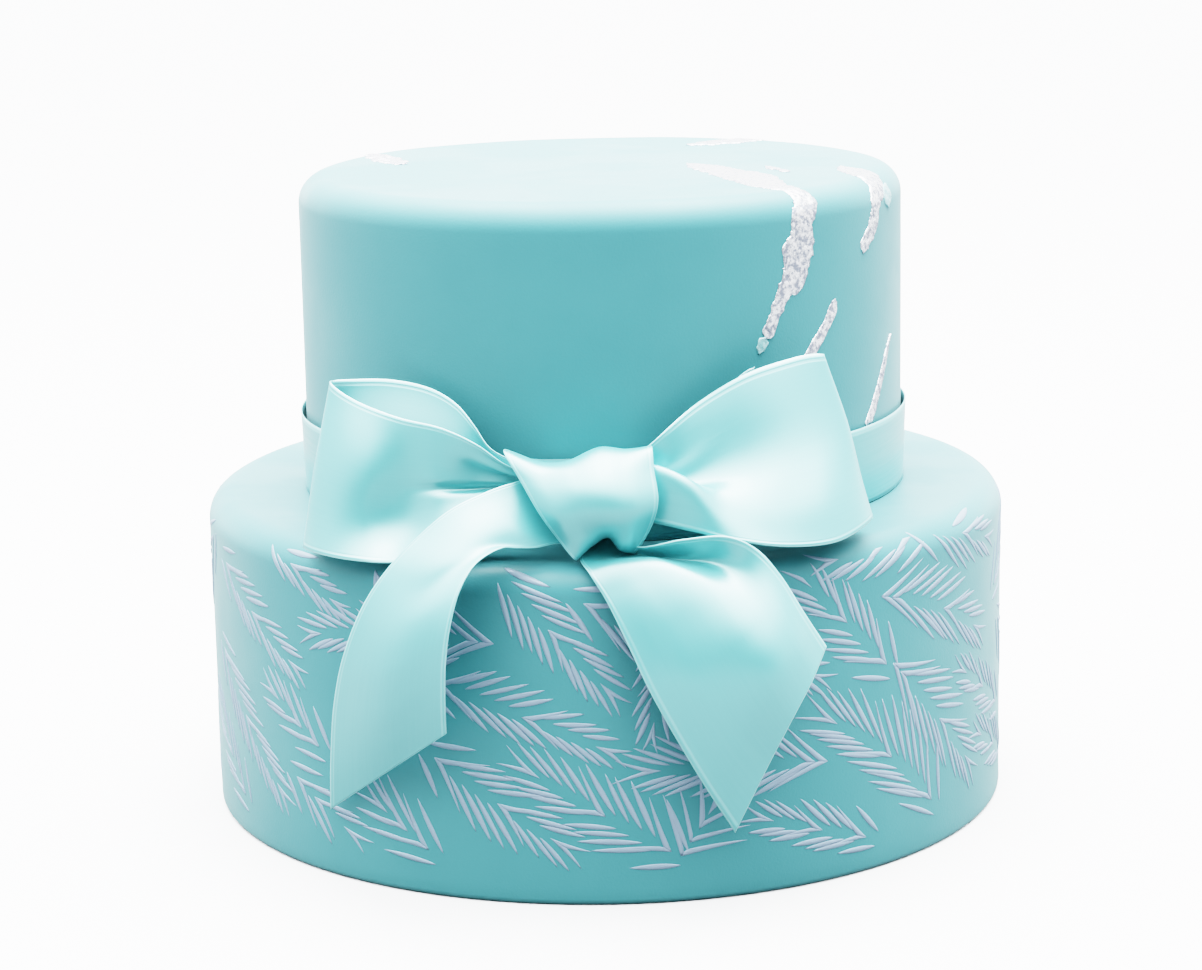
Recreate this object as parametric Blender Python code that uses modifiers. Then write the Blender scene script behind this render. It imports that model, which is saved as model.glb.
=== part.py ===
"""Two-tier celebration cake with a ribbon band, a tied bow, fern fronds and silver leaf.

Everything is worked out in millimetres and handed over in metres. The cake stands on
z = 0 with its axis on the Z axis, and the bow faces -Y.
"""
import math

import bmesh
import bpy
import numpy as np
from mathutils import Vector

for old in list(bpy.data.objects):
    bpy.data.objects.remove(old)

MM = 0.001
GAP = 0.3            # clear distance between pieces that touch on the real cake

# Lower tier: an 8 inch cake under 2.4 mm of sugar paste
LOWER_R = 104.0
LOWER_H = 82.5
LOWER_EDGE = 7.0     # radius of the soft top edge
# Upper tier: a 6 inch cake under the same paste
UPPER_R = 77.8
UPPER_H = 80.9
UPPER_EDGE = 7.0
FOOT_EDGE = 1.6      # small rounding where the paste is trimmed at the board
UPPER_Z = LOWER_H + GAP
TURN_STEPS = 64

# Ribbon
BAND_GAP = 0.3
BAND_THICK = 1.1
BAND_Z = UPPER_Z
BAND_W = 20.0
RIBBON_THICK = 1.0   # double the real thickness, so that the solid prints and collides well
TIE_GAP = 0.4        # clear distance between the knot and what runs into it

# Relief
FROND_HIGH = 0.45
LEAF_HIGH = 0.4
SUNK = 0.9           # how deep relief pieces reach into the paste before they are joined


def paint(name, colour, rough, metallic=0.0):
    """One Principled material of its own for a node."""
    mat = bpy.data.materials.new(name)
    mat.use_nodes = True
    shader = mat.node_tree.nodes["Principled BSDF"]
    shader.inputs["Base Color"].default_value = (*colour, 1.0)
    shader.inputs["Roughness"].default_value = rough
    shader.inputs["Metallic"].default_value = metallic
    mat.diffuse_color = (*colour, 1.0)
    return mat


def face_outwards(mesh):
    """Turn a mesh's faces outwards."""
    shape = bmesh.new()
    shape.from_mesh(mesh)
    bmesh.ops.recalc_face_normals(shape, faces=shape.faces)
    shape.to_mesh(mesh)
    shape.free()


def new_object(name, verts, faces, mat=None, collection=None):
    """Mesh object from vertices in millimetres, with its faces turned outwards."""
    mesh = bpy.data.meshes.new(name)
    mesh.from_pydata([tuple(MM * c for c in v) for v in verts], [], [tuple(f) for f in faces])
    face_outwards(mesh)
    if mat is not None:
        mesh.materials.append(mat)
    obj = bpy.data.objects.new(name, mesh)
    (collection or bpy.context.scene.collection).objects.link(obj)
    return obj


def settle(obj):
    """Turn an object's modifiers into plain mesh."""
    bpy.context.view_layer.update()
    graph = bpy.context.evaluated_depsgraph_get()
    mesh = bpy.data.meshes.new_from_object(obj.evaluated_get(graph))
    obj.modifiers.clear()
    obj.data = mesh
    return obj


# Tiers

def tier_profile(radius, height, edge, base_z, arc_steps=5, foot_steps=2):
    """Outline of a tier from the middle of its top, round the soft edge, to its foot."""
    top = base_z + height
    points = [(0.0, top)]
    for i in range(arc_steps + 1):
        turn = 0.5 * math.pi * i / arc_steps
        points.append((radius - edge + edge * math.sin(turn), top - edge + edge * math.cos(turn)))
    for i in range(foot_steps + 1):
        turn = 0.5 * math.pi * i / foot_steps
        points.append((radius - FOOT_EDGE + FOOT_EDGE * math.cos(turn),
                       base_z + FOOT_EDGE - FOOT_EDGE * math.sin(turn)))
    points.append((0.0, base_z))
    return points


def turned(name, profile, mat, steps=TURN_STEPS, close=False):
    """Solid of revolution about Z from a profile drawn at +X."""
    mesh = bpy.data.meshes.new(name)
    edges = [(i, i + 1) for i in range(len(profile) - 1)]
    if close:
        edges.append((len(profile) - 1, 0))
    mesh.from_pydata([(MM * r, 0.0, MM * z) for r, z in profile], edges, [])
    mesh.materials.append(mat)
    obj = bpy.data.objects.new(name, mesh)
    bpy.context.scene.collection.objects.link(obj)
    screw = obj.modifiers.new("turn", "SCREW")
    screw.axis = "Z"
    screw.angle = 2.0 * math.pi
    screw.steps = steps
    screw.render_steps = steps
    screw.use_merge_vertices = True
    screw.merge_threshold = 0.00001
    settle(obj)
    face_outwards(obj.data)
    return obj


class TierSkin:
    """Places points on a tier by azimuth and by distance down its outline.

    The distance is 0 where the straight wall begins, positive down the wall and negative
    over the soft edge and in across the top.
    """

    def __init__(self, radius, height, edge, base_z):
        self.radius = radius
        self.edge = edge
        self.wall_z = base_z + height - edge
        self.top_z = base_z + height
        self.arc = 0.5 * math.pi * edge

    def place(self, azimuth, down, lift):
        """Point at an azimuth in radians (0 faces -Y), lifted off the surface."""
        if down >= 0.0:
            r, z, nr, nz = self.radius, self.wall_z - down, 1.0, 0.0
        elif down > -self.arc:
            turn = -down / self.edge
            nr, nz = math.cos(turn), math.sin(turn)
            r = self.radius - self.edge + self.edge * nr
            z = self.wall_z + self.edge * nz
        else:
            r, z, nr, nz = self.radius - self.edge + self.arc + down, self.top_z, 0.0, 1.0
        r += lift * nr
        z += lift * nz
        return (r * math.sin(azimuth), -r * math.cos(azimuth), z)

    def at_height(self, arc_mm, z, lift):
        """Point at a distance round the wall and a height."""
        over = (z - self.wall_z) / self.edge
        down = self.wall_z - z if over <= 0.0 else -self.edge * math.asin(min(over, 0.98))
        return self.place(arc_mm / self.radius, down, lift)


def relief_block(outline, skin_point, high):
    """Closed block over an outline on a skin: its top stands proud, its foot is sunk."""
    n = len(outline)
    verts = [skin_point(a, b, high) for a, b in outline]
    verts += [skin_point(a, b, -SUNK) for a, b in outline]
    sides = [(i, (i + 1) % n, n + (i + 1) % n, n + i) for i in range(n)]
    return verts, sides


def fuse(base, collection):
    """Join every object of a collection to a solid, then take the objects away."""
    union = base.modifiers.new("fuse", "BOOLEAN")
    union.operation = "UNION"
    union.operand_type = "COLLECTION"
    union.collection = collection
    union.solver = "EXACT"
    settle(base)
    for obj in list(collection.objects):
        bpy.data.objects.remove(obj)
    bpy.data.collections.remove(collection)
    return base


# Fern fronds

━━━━

Word for word, write out all of the data above.

TASK OUTPUT »
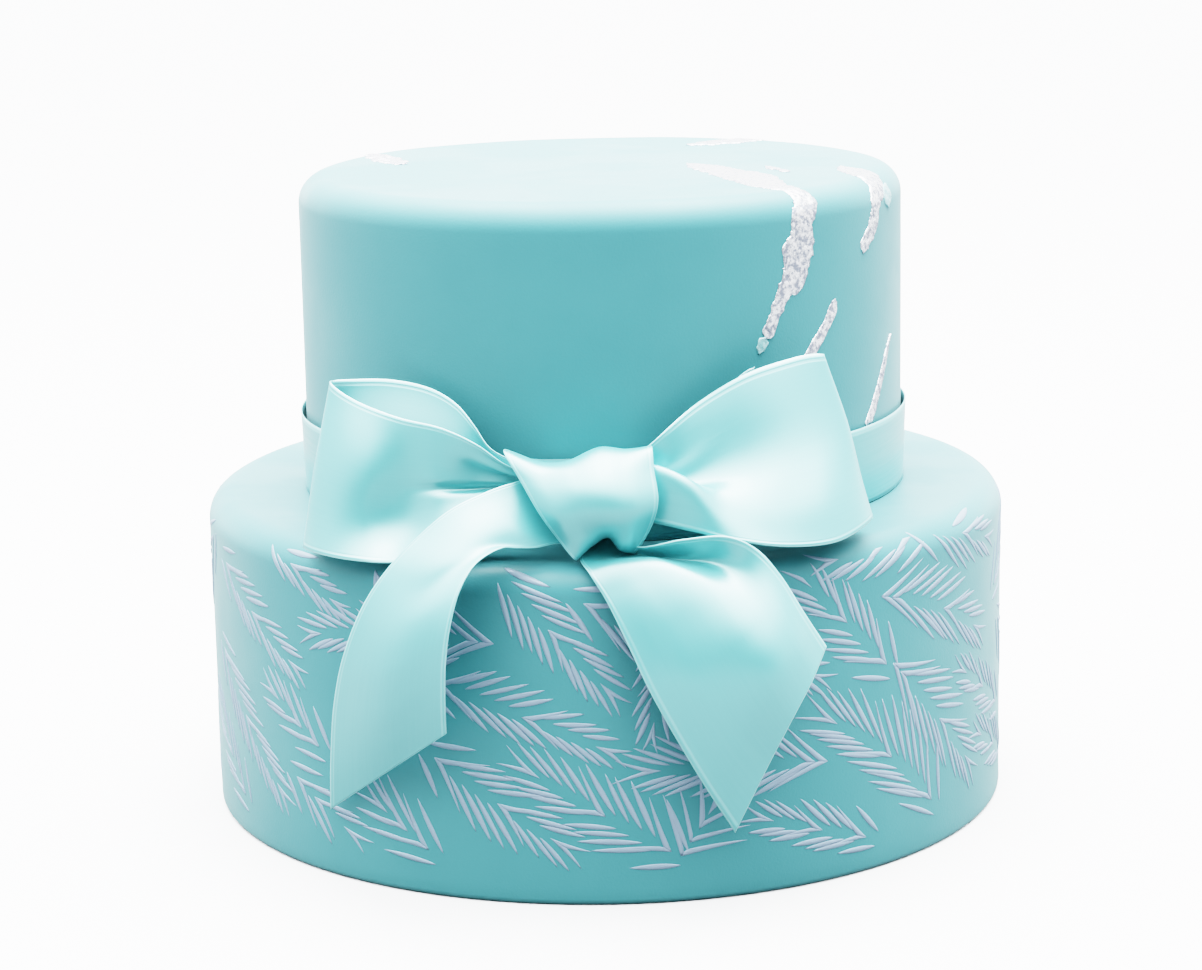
Recreate this object as parametric Blender Python code that uses modifiers. Then write the Blender scene script behind this render. It imports that model, which is saved as model.glb.
=== part.py ===
"""Two-tier celebration cake with a ribbon band, a tied bow, fern fronds and silver leaf.

Everything is worked out in millimetres and handed over in metres. The cake stands on
z = 0 with its axis on the Z axis, and the bow faces -Y.
"""
import math

import bmesh
import bpy
import numpy as np
from mathutils import Vector

for old in list(bpy.data.objects):
    bpy.data.objects.remove(old)

MM = 0.001
GAP = 0.3            # clear distance between pieces that touch on the real cake

# Lower tier: an 8 inch cake under 2.4 mm of sugar paste
LOWER_R = 104.0
LOWER_H = 82.5
LOWER_EDGE = 7.0     # radius of the soft top edge
# Upper tier: a 6 inch cake under the same paste
UPPER_R = 77.8
UPPER_H = 80.9
UPPER_EDGE = 7.0
FOOT_EDGE = 1.6      # small rounding where the paste is trimmed at the board
UPPER_Z = LOWER_H + GAP
TURN_STEPS = 64

# Ribbon
BAND_GAP = 0.3
BAND_THICK = 1.1
BAND_Z = UPPER_Z
BAND_W = 20.0
RIBBON_THICK = 1.0   # double the real thickness, so that the solid prints and collides well
TIE_GAP = 0.4        # clear distance between the knot and what runs into it

# Relief
FROND_HIGH = 0.45
LEAF_HIGH = 0.4
SUNK = 0.9           # how deep relief pieces reach into the paste before they are joined


def paint(name, colour, rough, metallic=0.0):
    """One Principled material of its own for a node."""
    mat = bpy.data.materials.new(name)
    mat.use_nodes = True
    shader = mat.node_tree.nodes["Principled BSDF"]
    shader.inputs["Base Color"].default_value = (*colour, 1.0)
    shader.inputs["Roughness"].default_value = rough
    shader.inputs["Metallic"].default_value = metallic
    mat.diffuse_color = (*colour, 1.0)
    return mat


def face_outwards(mesh):
    """Turn a mesh's faces outwards."""
    shape = bmesh.new()
    shape.from_mesh(mesh)
    bmesh.ops.recalc_face_normals(shape, faces=shape.faces)
    shape.to_mesh(mesh)
    shape.free()


def new_object(name, verts, faces, mat=None, collection=None):
    """Mesh object from vertices in millimetres, with its faces turned outwards."""
    mesh = bpy.data.meshes.new(name)
    mesh.from_pydata([tuple(MM * c for c in v) for v in verts], [], [tuple(f) for f in faces])
    face_outwards(mesh)
    if mat is not None:
        mesh.materials.append(mat)
    obj = bpy.data.objects.new(name, mesh)
    (collection or bpy.context.scene.collection).objects.link(obj)
    return obj


def settle(obj):
    """Turn an object's modifiers into plain mesh."""
    bpy.context.view_layer.update()
    graph = bpy.context.evaluated_depsgraph_get()
    mesh = bpy.data.meshes.new_from_object(obj.evaluated_get(graph))
    obj.modifiers.clear()
    obj.data = mesh
    return obj


# Tiers

def tier_profile(radius, height, edge, base_z, arc_steps=5, foot_steps=2):
    """Outline of a tier from the middle of its top, round the soft edge, to its foot."""
    top = base_z + height
    points = [(0.0, top)]
    for i in range(arc_steps + 1):
        turn = 0.5 * math.pi * i / arc_steps
        points.append((radius - edge + edge * math.sin(turn), top - edge + edge * math.cos(turn)))
    for i in range(foot_steps + 1):
        turn = 0.5 * math.pi * i / foot_steps
        points.append((radius - FOOT_EDGE + FOOT_EDGE * math.cos(turn),
                       base_z + FOOT_EDGE - FOOT_EDGE * math.sin(turn)))
    points.append((0.0, base_z))
    return points


def turned(name, profile, mat, steps=TURN_STEPS, close=False):
    """Solid of revolution about Z from a profile drawn at +X."""
    mesh = bpy.data.meshes.new(name)
    edges = [(i, i + 1) for i in range(len(profile) - 1)]
    if close:
        edges.append((len(profile) - 1, 0))
    mesh.from_pydata([(MM * r, 0.0, MM * z) for r, z in profile], edges, [])
    mesh.materials.append(mat)
    obj = bpy.data.objects.new(name, mesh)
    bpy.context.scene.collection.objects.link(obj)
    screw = obj.modifiers.new("turn", "SCREW")
    screw.axis = "Z"
    screw.angle = 2.0 * math.pi
    screw.steps = steps
    screw.render_steps = steps
    screw.use_merge_vertices = True
    screw.merge_threshold = 0.00001
    settle(obj)
    face_outwards(obj.data)
    return obj


class TierSkin:
    """Places points on a tier by azimuth and by distance down its outline.

    The distance is 0 where the straight wall begins, positive down the wall and negative
    over the soft edge and in across the top.
    """

    def __init__(self, radius, height, edge, base_z):
        self.radius = radius
        self.edge = edge
        self.wall_z = base_z + height - edge
        self.top_z = base_z + height
        self.arc = 0.5 * math.pi * edge

    def place(self, azimuth, down, lift):
        """Point at an azimuth in radians (0 faces -Y), lifted off the surface."""
        if down >= 0.0:
            r, z, nr, nz = self.radius, self.wall_z - down, 1.0, 0.0
        elif down > -self.arc:
            turn = -down / self.edge
            nr, nz = math.cos(turn), math.sin(turn)
            r = self.radius - self.edge + self.edge * nr
            z = self.wall_z + self.edge * nz
        else:
            r, z, nr, nz = self.radius - self.edge + self.arc + down, self.top_z, 0.0, 1.0
        r += lift * nr
        z += lift * nz
        return (r * math.sin(azimuth), -r * math.cos(azimuth), z)

    def at_height(self, arc_mm, z, lift):
        """Point at a distance round the wall and a height."""
        over = (z - self.wall_z) / self.edge
        down = self.wall_z - z if over <= 0.0 else -self.edge * math.asin(min(over, 0.98))
        return self.place(arc_mm / self.radius, down, lift)


def relief_block(outline, skin_point, high):
    """Closed block over an outline on a skin: its top stands proud, its foot is sunk."""
    n = len(outline)
    verts = [skin_point(a, b, high) for a, b in outline]
    verts += [skin_point(a, b, -SUNK) for a, b in outline]
    sides = [(i, (i + 1) % n, n + (i + 1) % n, n + i) for i in range(n)]
    return verts, sides


def fuse(base, collection):
    """Join every object of a collection to a solid, then take the objects away."""
    union = base.modifiers.new("fuse", "BOOLEAN")
    union.operation = "UNION"
    union.operand_type = "COLLECTION"
    union.collection = collection
    union.solver = "EXACT"
    settle(base)
    for obj in list(collection.objects):
        bpy.data.objects.remove(obj)
    bpy.data.collections.remove(collection)
    return base


# Fern fronds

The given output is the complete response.